Why New Year's Resolutions Why Don't Work
To make major changes, you must "re-wire your brain." Making positive affirmations can help, and many self-help programs promise great gains. But they don't re-wire brains. (See articles in Psychology Today online and other resources to learn more about scientific fact.)
How to Make Personal Change Effectively
A real possibility for change is to take small steps. Here's a great resource: One Small Step Can Change Your Life: The Kaizen Way. By Robert Maurer, Ph.D. (2014) Also available as audio book.
This is the Japanese method for getting better. For example, martial arts like karate or aikido require years of training to achieve higher ranking belts. With ZEN meditation practice it's even more grueling Few achieve the status of Roshi (master), and that achievement requires decades of practice.
Practical examples are in high quality automobiles like Toyota and computing hardware and software. Old models of 1960s Datsuns became modern Nissans - one small step at a time.

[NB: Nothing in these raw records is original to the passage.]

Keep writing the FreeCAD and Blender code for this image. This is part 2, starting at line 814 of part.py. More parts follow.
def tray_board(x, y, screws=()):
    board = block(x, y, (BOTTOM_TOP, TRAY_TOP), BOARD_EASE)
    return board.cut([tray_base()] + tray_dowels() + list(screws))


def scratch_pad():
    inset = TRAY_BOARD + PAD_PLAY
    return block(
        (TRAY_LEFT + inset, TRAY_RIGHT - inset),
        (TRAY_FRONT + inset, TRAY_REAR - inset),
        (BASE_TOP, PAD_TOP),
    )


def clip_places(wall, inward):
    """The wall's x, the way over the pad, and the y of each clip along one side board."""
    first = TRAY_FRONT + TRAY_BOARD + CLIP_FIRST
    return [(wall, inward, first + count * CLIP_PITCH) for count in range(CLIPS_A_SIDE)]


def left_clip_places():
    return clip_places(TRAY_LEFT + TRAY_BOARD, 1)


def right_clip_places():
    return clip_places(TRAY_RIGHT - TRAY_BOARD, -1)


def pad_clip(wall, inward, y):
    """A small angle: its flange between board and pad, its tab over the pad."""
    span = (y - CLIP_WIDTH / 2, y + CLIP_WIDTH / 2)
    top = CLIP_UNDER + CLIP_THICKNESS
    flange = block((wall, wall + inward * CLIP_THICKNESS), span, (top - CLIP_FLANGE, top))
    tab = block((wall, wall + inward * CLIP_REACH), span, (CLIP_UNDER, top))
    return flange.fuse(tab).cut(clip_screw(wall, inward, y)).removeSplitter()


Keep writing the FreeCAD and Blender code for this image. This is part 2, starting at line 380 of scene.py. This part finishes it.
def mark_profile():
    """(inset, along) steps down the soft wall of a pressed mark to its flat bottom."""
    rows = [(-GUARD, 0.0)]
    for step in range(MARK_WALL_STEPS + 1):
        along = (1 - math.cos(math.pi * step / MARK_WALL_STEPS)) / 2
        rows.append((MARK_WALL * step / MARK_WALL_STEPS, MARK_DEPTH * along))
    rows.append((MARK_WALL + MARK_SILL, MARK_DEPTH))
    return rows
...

Personal example of Kaizen: Practical tips for shedding weight:
1. Take small steps, perhaps 1-2 pounds per week for 5 weeks.
2. Have an accountability buddy, someone close you report to regularly.
3. Focus on the present: What's one thing you can do today toward your goal? Example: Eliminate a high calorie drink like soda, beer, or wine. For example, a glass of red wine contains 300 calories, 2100 per week, 8,500 per month. I quit red wine and easily shed 30 pounds in a few months.
Expand your horizons.
1. Get out of the social and geographic bubbles you live in to engage with other people. If you live in a big city suburb, visit some small towns. If you don't travel abroad, begin to do so, perhaps to a country that speaks your first language. Or learn the basics of a second language Then Talk to "others" and learn about them. When traveling, be a traveler and spend time with locals. Above all, don't be a tourist collecting postcards and taking selfies.
Talk to people of other colors, backgrounds, educations, and life experiences You'll learn a lot and and talking to such people will help get out of any social bubble you may be in..
Improve your Conversation Skills and Interpersonal Relations:
Overall, increase your social intelligence
. Learn from Daniel Goleman's book, Social Intelligence: The New Science of Human Relationships
Here are some small conversation skills tips I have found to work well and you can easily apply:
1. Use the other person's name during your talk. Such as "I agree with you Betty, and I support your proposal." Our names are precious to us, and nearly everyone has a feel-good experience when addressed by name.
2. Instead of asking general questions like "How's it going?: ask specific questions like "How does your son like Dental School?"
3. Relax. Drop your shoulders and breathe. Lighten up with a smile.
4. Respect people's time so you don't hold them hostage. Ask if they have time to extend the conversation.
5. Share some valuable information, perhaps a tip like "I found a great car mechanic who does good work at a reasonable cost."
6. Give your full attention a rare thing in our multi-tasking worlds or work and home. When you listen, don't wander.
7. End the conversation gracefully, not abruptly. When appropriate, let others know that you enjoyed talking with them.
I have been honored to know as friends Andrew Weil, M.D., Anthropologist Gregory Bateson, Zen Master Robert Aitken-Roshi, Dr. Elizabeth Kubler-Ross, expert on death and dying, and Dr. Mitsuo Aoki, Chair of the Department of Religion at the University of Hawaii.
"I not only use all the brains I have, but all I can borrow, and I have borrowed a lot." -Woodrow Wilson, 28th US president, Nobel laureate (28 Dec 1856-1924)
Read to stretch your mind
Life-long learning is key for change. Here is a useful book:
Reference: You've GOT to Read This Book: 55 People Tell the Story of the Book that Changed Their Life by Jack Canfield and Gay Hendricks. Harper Collins, 2006
An example of a book that changed the life of Dave Barry, humor columnist and author of many books: He read Inside Benchley, columns by Robert Benchley, iconic humorist in the first half of the 20th Century.
Follow the examples of great people like Abraham Lincoln. With only two years of a country school, he read the law, The Bible, and the classics of Western Literature. I myself read a lot of all genres from Sophocles to Shaw and Shakespeare and Cervantes and also Eastern literature. Benjamin Franklin started the first public library in Philadelphia and Andrew Carnegie funded hundreds of public libraries across the United States, including my refuge, the little Carnegie Library as a young student in Superior, Wisconsin.